### YOUR INSTRUCTIONS
In the listing that follows, count each line containing the string "type" and report only the count.

(begin)

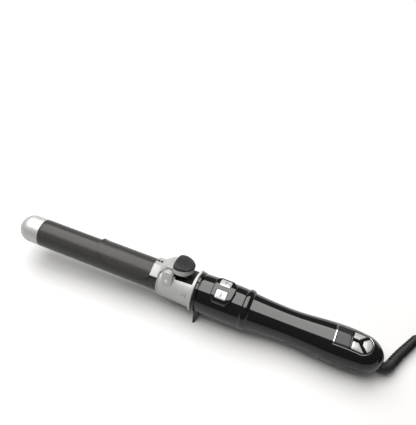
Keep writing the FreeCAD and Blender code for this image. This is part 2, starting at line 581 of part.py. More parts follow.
def build_front_works():
    bearing = tube("front_bearing", "dims.stand_bore", "dims.shaft_radius + 0.05", "203.0", "209.4")
    node(bearing, "front_bearing")
    node(tube("bearing_carrier", "16.3", "dims.stand_bore", "205.2", "209.4"), "bearing_carrier")
    node(block("brush_holder", "212.4", "219.2", "4.6", "-15.2", "-10.6"), "brush_holder")
    brushes = [post(f"brush_{index}", "0.8", str(station), "0", "-10.6", "-dims.shaft_radius - 2.2")
               for index, station in enumerate((214.1, 217.7))]
    node(fuse("brushes", *brushes), "brushes")
    node(block("pod_board", "214.5", "227.6", "6.2", "13.9", "15.1"), "pod_board")
    switches = [post(f"pod_switch_{index}", "1.4", str(POD_BUTTON_STATION), str(5.0 * side), "15.1", "16.3")
                for index, side in enumerate((-1, 1))]
    node(fuse("pod_switches", *switches), "pod_switches")


def build_drive():
    axis_z = "-dims.gear_offset"
    mount = rod("mount_disc", "15.3", "228.0", "dims.gearbox_start")
    node(cut("motor_mount", mount, rod("mount_hole", "2.4", "227", "231", "0", axis_z)), "motor_mount")
    gearbox = rod("gearbox_body", "dims.gearbox_radius", "dims.gearbox_start", "dims.motor_start", "0",
                  axis_z)
    shaft_bore = rod("gearbox_bore", "1.25", "dims.gearbox_start - 1", "236", "0", axis_z)
    node(cut("gearbox", gearbox, shaft_bore), "gearbox")
    can = rod("motor_can", "dims.motor_radius", "dims.motor_start", "dims.motor_end - 1", "0", axis_z)
    node(can, "motor_can")
    node(block("main_board", "276", "321", "10.4", "-1.6", "0"), "main_board")


def build_panel_works():
    node(block("control_board", "329.5", "357.5", "8.8", "8.4", "9.6"), "control_board")
    node(block("lcd_module", "329.5", "338.6", "7.0", "9.6", "14.0"), "lcd_module")
    places = ((345.0, -4.6, 13.6), (345.0, 4.6, 13.6), (354.6, 0, 11.9))
    switches = [post(f"panel_switch_{index}", "1.5", str(station), str(y), "9.6", str(top))
                for index, (station, y, top) in enumerate(places)]
    node(fuse("panel_switches", *switches), "panel_switches")
    drop = "-dims.exit_drop"
    socket = rod("socket_body", "6.0", "350.2", "360", "0", drop)
    wide = rod("socket_room", "5.0", "351.6", "356.6", "0", drop)
    narrow = rod("socket_neck", "3.5", "356", "361", "0", drop)
    wires = rod("socket_wires", "2.2", "349", "352", "0", drop)
    node(cut("swivel_socket", socket, wide, narrow, wires), "swivel_socket")
    node(fuse("swivel_stem", rod("stem_flange", "4.7", "352", "356", "0", drop),
              rod("stem_neck", "3.2", "355", "361", "0", drop)), "swivel_stem")


# ---------------------------------------------------------------- cord, in world axes
BOOT_RADIUS = 5.2
BOOT_ROUTE = [(161.5, 0.0, 9.3), (176.0, -1.4, 7.6), (184.0, 15.8, 5.9), (196.6, 39.3, 5.3)]
LEAD_ROUTE = [(196.6, 39.3, 5.3), (200.6, 46.6, 4.6), (217.4, 63.5, 3.28)]
# The cord's end climbs over the coil to the plug that lies on it: offsets from the coil's centre.
CLIMB = [(-8.3, 33.0, 17.4), (5.6, 34.5, 20.2), (18.9, 30.2, 22.9), (29.3, 20.8, 25.0), (35.0, 8.0, 26.4),
         (35.0, -6.0, 26.5)]
COIL_LAYERS = 3


def rounded_route(points, label):
    """Straight runs joined by tangent arcs, each as large as its two runs allow."""
    points = [V(*point) for point in points]
    edges, radii = [], []
    last = points[0]
    for before, corner, after in zip(points, points[1:], points[2:]):
        arriving = (corner - before).normalize()
        leaving = (after - corner).normalize()
        half_turn = arriving.getAngle(leaving) / 2
        setback = 0.45 * min((corner - before).Length, (after - corner).Length)
        radius = setback / math.tan(half_turn)
        radii.append(round(radius, 1))
        start = corner - arriving * setback
        end = corner + leaving * setback
        bisector = (leaving - arriving).normalize()
        middle = corner + bisector * (radius / math.cos(half_turn) - radius)
        edges.append(Part.LineSegment(last, start).toShape())
        edges.append(Part.Arc(start, middle, end).toShape())
        last = end
    edges.append(Part.LineSegment(last, points[-1]).toShape())
    print(label, "arc radii", radii)
    return Part.Wire(edges)


def cord_tube(wire, radius):
    start = wire.Edges[0].firstVertex().Point
    direction = wire.Edges[0].tangentAt(wire.Edges[0].FirstParameter)
    profile = Part.Wire([Part.makeCircle(radius, start, direction)])
    tube_shape = wire.makePipeShell([profile], True, True)
    expected = math.pi * radius ** 2 * wire.Length
    print("tube length", round(wire.Length, 1), "volume ratio", round(tube_shape.Volume / expected, 4))
    return tube_shape


def build_cord():
    radius = size("cord_diameter") / 2
    boot = cord_tube(rounded_route(BOOT_ROUTE, "boot"), BOOT_RADIUS)
    node(freeform("cord_boot", boot), "cord_boot", WORLD)

    turn_radius = size("coil_radius")
    outer_turn = turn_radius + 2 * radius
    end = V(*LEAD_ROUTE[-1])
    heading = (end - V(*LEAD_ROUTE[-2]))
    heading.z = 0
    heading.normalize()
    centre = end + V(heading.y, -heading.x, 0) * outer_turn
    centre.z = 0
    height = COIL_LAYERS * 2 * radius
    coil_outer, coil_inner = outer_turn + radius, turn_radius - 3 * radius
    coil = Part.makeCylinder(coil_outer, height, centre).cut(Part.makeCylinder(coil_inner, height, centre))
    print("coil centre", centre, "outer", coil_outer, "inner", coil_inner, "height", height)
    node(freeform("cord_coil", coil), "cord_coil", WORLD)
    lead = cord_tube(rounded_route(LEAD_ROUTE, "lead"), radius).cut(coil).cut(boot)
    node(freeform("cord_lead", lead), "cord_lead", WORLD)

    plug_length, plug_width, plug_height = 32.0, 26.0, 14.0
    pin_length, pin_radius, pin_spacing = 19.0, 2.0, 19.0
    climb = [(centre.x + x, centre.y + y, level) for x, y, level in CLIMB]
    tail = cord_tube(rounded_route(climb, "tail"), radius)
    plug_back = V(*climb[-1])
    plug = Part.makeBox(plug_width, plug_length, plug_height,
                        plug_back - V(plug_width / 2, plug_length, plug_height / 2))
    plug = plug.makeFillet(3.0, [edge for edge in plug.Edges if abs(edge.tangentAt(0).y) > 0.9])
    node(freeform("cord_tail", tail.cut(coil).cut(plug)), "cord_tail", WORLD)
    pins = [Part.makeCylinder(pin_radius, pin_length, plug_back + V(side * pin_spacing / 2, -plug_length, 0),
                              V(0, -1, 0)) for side in (-1, 1)]
    node(freeform("plug_body", plug), "plug_body", WORLD)
    node(freeform("plug_pins", Part.makeCompound(pins)), "plug_pins", WORLD)
    tie = Part.makeBox(coil_outer - coil_inner + 2.4, 8, height + 1.2,
                       V(centre.x + coil_inner - 1.2, centre.y - 4, 0))
    tie.rotate(centre, Z_AXIS, 250)
    node(freeform("coil_tie", tie.cut(coil)), "coil_tie", WORLD)


def build_all():
    build_barrel()
    build_collar()
    build_rivets()
    build_gears()
    build_clamp()
    build_shells()
    build_trim()
    build_buttons()
    build_stand()
    build_front_works()
    build_drive()
    build_panel_works()
    build_cord()


build_all()
doc.recompute()
for item in nodes:
    state = set(item.State)
    if state & {"Invalid", "Error"} or item.Shape.isNull() or not item.Shape.isValid():
        raise RuntimeError(f"{item.Label}: {item.State} valid={item.Shape.isValid()}")
    item.Shape.exportStep(f"parts/{item.Label}.step")
    bound = item.Shape.BoundBox
    span = [bound.XMin, bound.XMax, bound.YMin, bound.YMax, bound.ZMin, bound.ZMax]
    print(item.Label, len(item.Shape.Solids), round(item.Shape.Volume, 1), [round(edge, 2) for edge in span])
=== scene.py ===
import json
import math

import bmesh
import bpy
import numpy as np
from mathutils import Matrix, Vector


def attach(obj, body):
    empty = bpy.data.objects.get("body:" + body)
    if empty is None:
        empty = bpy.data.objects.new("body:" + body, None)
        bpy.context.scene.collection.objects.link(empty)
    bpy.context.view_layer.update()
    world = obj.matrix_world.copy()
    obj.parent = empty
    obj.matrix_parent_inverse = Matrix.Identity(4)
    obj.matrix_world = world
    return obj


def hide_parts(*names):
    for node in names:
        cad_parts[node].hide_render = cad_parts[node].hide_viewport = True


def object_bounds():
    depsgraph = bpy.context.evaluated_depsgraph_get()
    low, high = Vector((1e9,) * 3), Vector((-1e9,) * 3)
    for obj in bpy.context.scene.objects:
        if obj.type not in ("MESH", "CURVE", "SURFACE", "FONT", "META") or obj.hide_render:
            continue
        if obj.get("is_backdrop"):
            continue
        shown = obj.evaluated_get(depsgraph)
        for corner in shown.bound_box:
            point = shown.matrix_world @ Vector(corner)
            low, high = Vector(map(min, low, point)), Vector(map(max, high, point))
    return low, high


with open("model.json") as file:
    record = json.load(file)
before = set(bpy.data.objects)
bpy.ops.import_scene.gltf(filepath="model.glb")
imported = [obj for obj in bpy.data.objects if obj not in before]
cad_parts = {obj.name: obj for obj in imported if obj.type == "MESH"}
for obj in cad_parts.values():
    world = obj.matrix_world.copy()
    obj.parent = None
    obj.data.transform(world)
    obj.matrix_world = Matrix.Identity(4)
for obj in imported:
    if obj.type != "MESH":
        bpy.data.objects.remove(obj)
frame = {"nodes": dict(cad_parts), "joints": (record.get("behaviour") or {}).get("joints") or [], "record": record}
cad_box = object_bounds()

MM = 0.001
TAU = 2 * math.pi

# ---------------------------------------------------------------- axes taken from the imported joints
JOINTS = {joint["name"]: joint for joint in frame["joints"]}
SPIN_STATION = 140.6      # station of the spin joint's point, in mm from the barrel's tip
ALONG = Vector(JOINTS["barrel_spin"]["axis"]).normalized()
TIP = Vector(JOINTS["barrel_spin"]["pos_m"]) - ALONG * SPIN_STATION * MM


def axes(across):
    """Matrix from (station, across, up) in mm to the row frame in metres."""
    across = Vector(across).normalized()
    up = ALONG.cross(across)
    columns = Matrix((ALONG, across, up)).transposed().to_4x4()
    return Matrix.Translation(TIP) @ columns @ Matrix.Scale(MM, 4)


HANDLE = axes((0, 1, 0))
BARREL = axes(JOINTS["clamp_open"]["axis"])
WORLD = Matrix.Scale(MM, 4)

# ---------------------------------------------------------------- materials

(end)

### RESULT FOR THIS TASK
3